**Supplied material:**
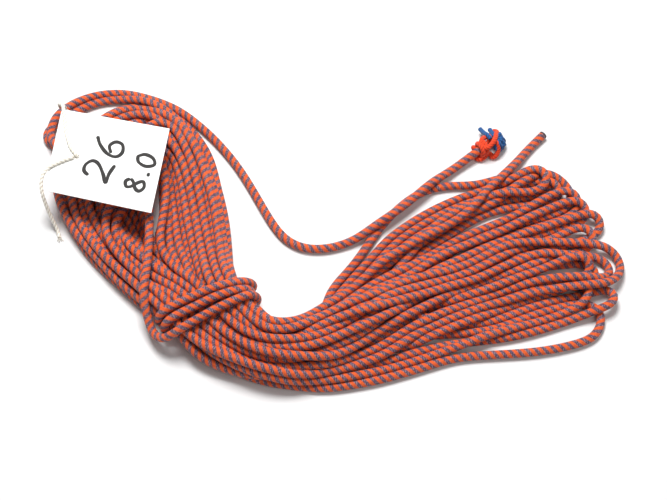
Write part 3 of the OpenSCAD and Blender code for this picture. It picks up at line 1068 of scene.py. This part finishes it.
    def laid_down(self, seed: int) -> tuple[np.ndarray, int]:
        """The rope from the winding's end to its cut, each loop above the last one.

        Args:
            seed: seed of the small deviations.

        Returns:
            Rows of x, y, z and the loop count, and how many belong to the way in.
        """
        wobble = np.random.default_rng(seed)
        s, p = self.exit_from
        rows = []
        for i, a in enumerate(np.radians(np.arange(0, 91, 22.5))):
            turn_s = s + self.skew * p - self.exit_turn * (1 - math.cos(a))
            rows.append([*self.at_waist(turn_s, p - self.exit_turn * math.sin(a)), -0.3 + 0.02 * i])
        rows.append([*(self.on_head(0, -4)[0]), -0.2])
        loops = len(self.bights)
        for n in range(loops + 1):
            first = self.first_station if n == 0 else -self.head_stations
            for k in range(first, self.head_stations + 1):
                if (n, k) == (self.stub_loop, 0):
                    continue
                if (n, k) == (self.stub_loop, -1):
                    at_stub = n - 1.4 / self.stations
                    step = 1.1 / self.stations / len(self.stub)
                    rows += [[*p, at_stub + step * i] for i, p in enumerate(self.stub)]
                    continue
                place, inward = self.on_head(n, k)
                free = float(ease((4.6 - abs(k)) / 1.5))
                place = place + inward * self.head_wobble * free * wobble.normal()
                rows.append([*place, n + k / self.stations])
            if n < loops:
                points = self.bight_points(n, wobble)
                span = self.body_span / (len(points) - 1)
                rows += [
                    [*p, n + (self.body_from + span * j) / self.stations]
                    for j, p in enumerate(points)
                ]
        rows += [[*self.on_body(i, 0.08 + 0.04 * i), loops + (6 + i) / self.stations] for i in range(3)]
        rows += [
            [x, y, loops + (9 + i) / self.stations] for i, (x, y) in enumerate(self.short_tail)
        ]
        rows = np.array(rows)
        rise = np.maximum(rows[:, 2] - self.first_station / self.stations, 0)
        height = self.thickness / 2 + (self.thickness + 0.3) * rise
        table = np.column_stack([rows[:, :2], height, rows[:, 2]])
        table = resample(catmull(table, 8), self.node_step)
        way_in = int(np.argmax(table[:, 3] > self.first_station / self.stations))
        return table, way_in

    def settled(self) -> tuple[np.ndarray, int, int]:
        """Lets the rope come to rest.

        Returns:
            Its points, the number of the first loop's first point and that of the
            short tail's first point.
        """
        rows, way_in = self.laid_down(self.seed)
        tail = int(np.argmax(rows[:, 3] > len(self.bights) + 10 / self.stations))
        heap = Settling([rows[:, :3]], self.node_step, self.thickness)
        k = rows[:, 3] * self.stations
        half = self.stations // 2
        off = np.abs((k + 0.5) % half - half / 2)
        heap.pull = self.keep + self.keep_tips * ease((off - 4.5) / 2)
        heap.pull[-self.cut_points :] = self.keep_cut
        heap.pull[:way_in] = self.keep_way_in
        heap.loose[0] = 0
        radius = self.thickness / 2
        loops = np.arange(len(rows)) >= way_in

        floor = np.full(len(rows), radius)
        for loop, first, last, height in self.bridges:
            inside = np.minimum(k - loop * self.stations - first, loop * self.stations + last - k)
            floor = np.maximum(floor, radius + (height - radius) * ease(inside / 0.8))

        def hold(x: np.ndarray) -> None:
            """Keeps points above the floor, over the winding's under-runs and in its turns.

            Args:
                x: the points, which it moves.
            """
            s, p = self.in_turns(x)
            near = (np.abs(p) < self.lift_across) & loops
            off = np.abs(s - self.turns_middle)
            lift = (self.thickness + 0.2) * ease((self.lift_half - off) / self.lift_ramp) * near
            x[:, 2] = np.maximum(x[:, 2], np.maximum(floor, radius + lift))
            over = (off < self.turns_half) & near & (np.abs(p) > self.waist_half)
            limit = np.clip(p, -self.waist_half, self.waist_half)
            x[over, :2] += ((limit - p) * self.draw_in)[over, None] * self.across
            x[-3:] = rows[-3:, :3] * (1, 1, 0) + (0, 0, radius)

        heap.run(450, 0.5, 0.15, hold, last_weight=0.15)
        heap.run(300, 0.15, 0.12, hold)
        heap.run(250, 0.04, 0.1, hold, firmness=0.4)
        return heap.points, way_in, tail


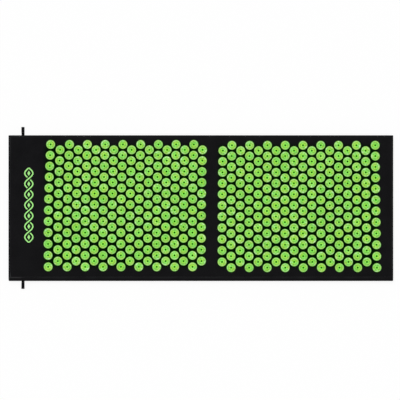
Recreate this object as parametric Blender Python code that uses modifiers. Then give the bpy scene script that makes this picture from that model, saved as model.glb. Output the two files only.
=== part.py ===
# Acupressure mat: a foam slab in a black cloth cover, which folds in half
# across a bare strip, with columns of spiked plastic discs on its top,
# a strap loop on each long edge and a zip in its left end wall.
# Units are metres. +X runs along the mat, +Y across it and +Z up to the spikes.
# The origin is on the floor, under the middle of the mat's outline.

from math import asin, cos, pi, sin

import bmesh
import bpy
from mathutils import Vector

# Mat and cover
MAT_LENGTH = 1.300
MAT_WIDTH = 0.492
MAT_HEIGHT = 0.022            # floor to the top of the cloth
CLOTH_THICKNESS = 0.0008
WALL_INSET = 0.002            # side walls stand this far inside the sewn edge
SHOULDER_RADIUS = 0.006       # where the top turns down into the walls
CLEARANCE = 0.0003            # between pieces that rest on each other
FOLD_OFFSET = 0.037           # fold line, from the middle of the mat towards +X
FOLD_GAP = 0.0006             # between the two halves at the fold line
TIP_CLEARANCE = 0.0005        # spike tips to the fold's axis

# Disc field
LEFT_MARGIN = 0.1345          # mat's end to the middle of the last column, at least
RIGHT_MARGIN = 0.0575
LONG_EDGE_MARGIN = 0.035      # mat's edge to the middle of the end discs, at least
DISC_DIAMETER = 0.031
DISC_HUB_HEIGHT = 0.0016
SPIKE_HEIGHT = 0.0065         # disc underside to the spike tips
SPIKES_ON_DISC = 8
SPIKE_RING_RADIUS = 0.0105
WEB_WIDTH = 0.003             # thin bar that joins the discs of a column
WEB_HEIGHT = 0.0010
NARROW_SECTORS = 2            # of a disc, one towards each neighbour
INNER_COLUMN_TO_FOLD = 0.0347
LEFT_COLUMN_PITCH = 0.03017
RIGHT_COLUMN_PITCH = 0.03033
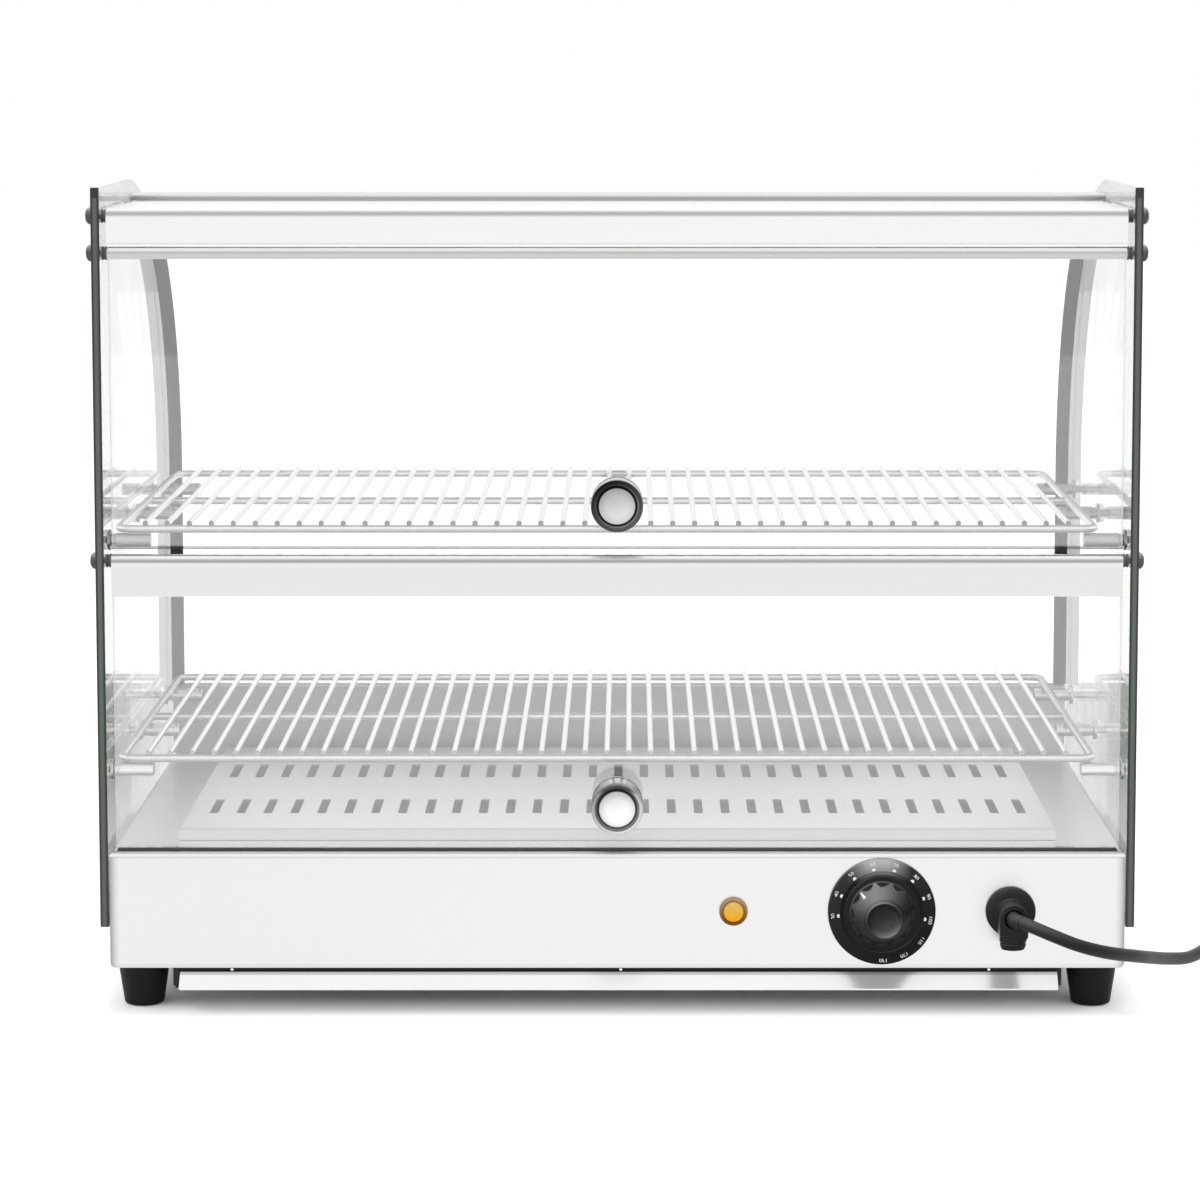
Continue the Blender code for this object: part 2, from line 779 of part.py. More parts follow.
def peg_places():
    return [(y, z) for z in (PEG_HEIGHT_UPPER, PEG_HEIGHT_LOWER) for y in PEG_PLACES]


def side_glass(name, side):
    corner = SIDE_GLASS_CORNER
    foot, top, far = SIDE_GLASS_FOOT, CASE_HEIGHT, CASE_DEPTH
    outline = (
        arc((corner, foot + corner), corner, 180, 270, 2)
        + arc((far - corner, foot + corner), corner, 270, 360, 2)
        + arc((BOW_CENTRE_Y, BOW_CENTRE_Z), BOW_RADIUS, 0, 90, BOW_STEPS)
        + arc((corner, top - corner), corner, 90, 180, 2)
    )
    holes = [circle(place, PIN_BORE, PIN_STEPS) for place in pin_places()]
    holes += [circle(place, PEG_STEM_RADIUS + SEAT_GAP, PEG_STEPS) for place in peg_places()]
    middle = side * (INNER_HALF + SIDE_GLASS / 2)
    return finished(plate(name, [outline, *holes], SIDE_GLASS, (middle, 0, 0), SIDE_ON), "glass")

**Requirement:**
Each line from the one containing "Continue the Blender" through the one containing "return [(y, z)" must be retyped exactly, the first and last of these included.

**Answer for the task:**
Continue the Blender code for this object: part 2, from line 779 of part.py. More parts follow.
def peg_places():
    return [(y, z) for z in (PEG_HEIGHT_UPPER, PEG_HEIGHT_LOWER) for y in PEG_PLACES]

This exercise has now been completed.